Last year, the Levi’s style 501 celebrated 150 years in production. It comes in several styles, including some sewn from selvedge denim, making this model a classic go-to for beginners. Buck Mason is another brand that takes pride in producing 100 percent American jeans manufactured with traditional techniques.

Don’t Wash After Every Wear

When it comes to maintaining your jeans, experts agree that you should wash them only when necessary. Some say after five to six wears, while others say you can wait until the 10th wear, unless they are visibly dirty. It depends on your lifestyle and the jeans themselves.

Although denim is a strong fabric, being 100 percent (or almost 100 percent) cotton makes it sensitive to washing. Washing it less often helps extend its lifespan.

No need to wash them too often: repeated washes will wear down the denim. (Wachiwit/iStock/Getty Images Plus)
No need to wash them too often: repeated washes will wear down the denim. (Wachiwit/iStock/Getty Images Plus)

You might have heard of a tip that takes a more extreme approach to jeans maintenance: freezing them instead of washing. This may have started with raw denim enthusiasts, who avoid washing their jeans as much as possible. Freezing jeans may help fight some odors—but according to the experts, it doesn’t really work.

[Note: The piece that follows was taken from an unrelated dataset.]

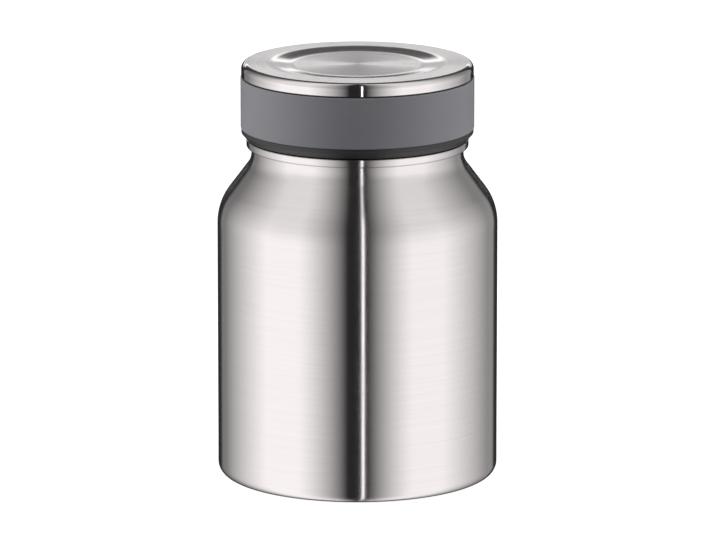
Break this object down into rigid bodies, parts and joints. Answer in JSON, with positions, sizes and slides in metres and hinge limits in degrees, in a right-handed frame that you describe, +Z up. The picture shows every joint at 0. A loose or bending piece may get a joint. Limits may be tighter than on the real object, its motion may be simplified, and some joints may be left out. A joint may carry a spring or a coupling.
{
  "type": "insulated food jar",
  "caption": "Double-walled steel vacuum jar for hot or cold food, with a shouldered neck and a round screw lid that closes on a silicone seal.",
  "frame": {"origin": "on the jar's axis, at the flat ring that the jar stands on", "axes": "+Z up along the jar's axis to the lid, +X to the right and -Y towards the viewer in the picture"},
  "size_m": [0.096, 0.096, 0.1435],
  "materials": {
    "brushed_steel": "satin",
    "vessel_steel": "satin",
    "lid_black": "satin",
    "band_grey": "satin",
    "silicone": "satin",
    "foam": "matte",
    "foil": "gloss",
    "getter": "matte",
    "solder_glass": "gloss",
    "adhesive": "matte"
  },
  "bodies": {
    "jar": {"outer_shell": "brushed_steel", "base_plate": "vessel_steel", "vacuum_plug": "solder_glass", "base_cover": "brushed_steel", "cover_adhesive": "adhesive", "liner_wall": "vessel_steel", "liner_base": "vessel_steel", "radiation_shield": "foil", "getter_clip": "vessel_steel", "getter_pellet": "getter"},
    "seal": {"seal_ring": "silicone"},
    "lid": {"lid_core": "lid_black", "lid_band": "band_grey", "lid_cap": "brushed_steel", "lid_plug": "lid_black", "lid_insulation": "foam", "cap_adhesive": "adhesive"}
  },
  "joints": [
    {"name": "lid_lift", "type": "slide", "parent": "jar", "child": "seal", "axis": [0, 0, 1], "range_m": [0, 0.0271]},
    {"name": "lid_turn", "type": "hinge", "parent": "seal", "child": "lid", "pos_m": [0, 0, 0.133], "axis": [0, 0, 1], "range_deg": [0, 1080]}
  ],
  "couplings": [
    {"joint": "lid_lift", "follows": "lid_turn", "m_per_rad": 0.0014324}
  ]
}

“Ah, the old denim myth. Freezing jeans to clean them is more of a gimmick than a garment care strategy,” Mr. Liebenberg said. “It won’t remove dirt or stains, though it may kill some odor-causing bacteria.”

Spot cleaning and airing out is a better alternative, Ms. King said.

When it does come time to wash your jeans, be gentle. As with any cotton clothing, experts recommend washing with cold water and a delicate cycle to prevent shrinkage. Hand washing is even better.

Another issue with dyed cotton fabrics is that they may bleed in the wash, and the indigo dyes used in blue jeans are no exception.

“Cotton does not hold color very well, so it will fade over time,” said Ms. Barrett. “A way to avoid this is to wash inside out and at as low a temperature as possible. The more you wash cotton, the more faded it will become, so only wash it when necessary.”

Skip the Dryer

When drying, avoid high heat. “Air drying is your denim’s best friend,“ Mr. Liebenberg said. ”The heat from the dryer can shrink and warp them.” He recommends hanging jeans or laying them flat to air dry.

As you choose and care for your favorite jeans, keep in mind that you will not be wearing just a pair of pants, but a piece of history as well. Every time you wear them, you’re keeping an American icon alive.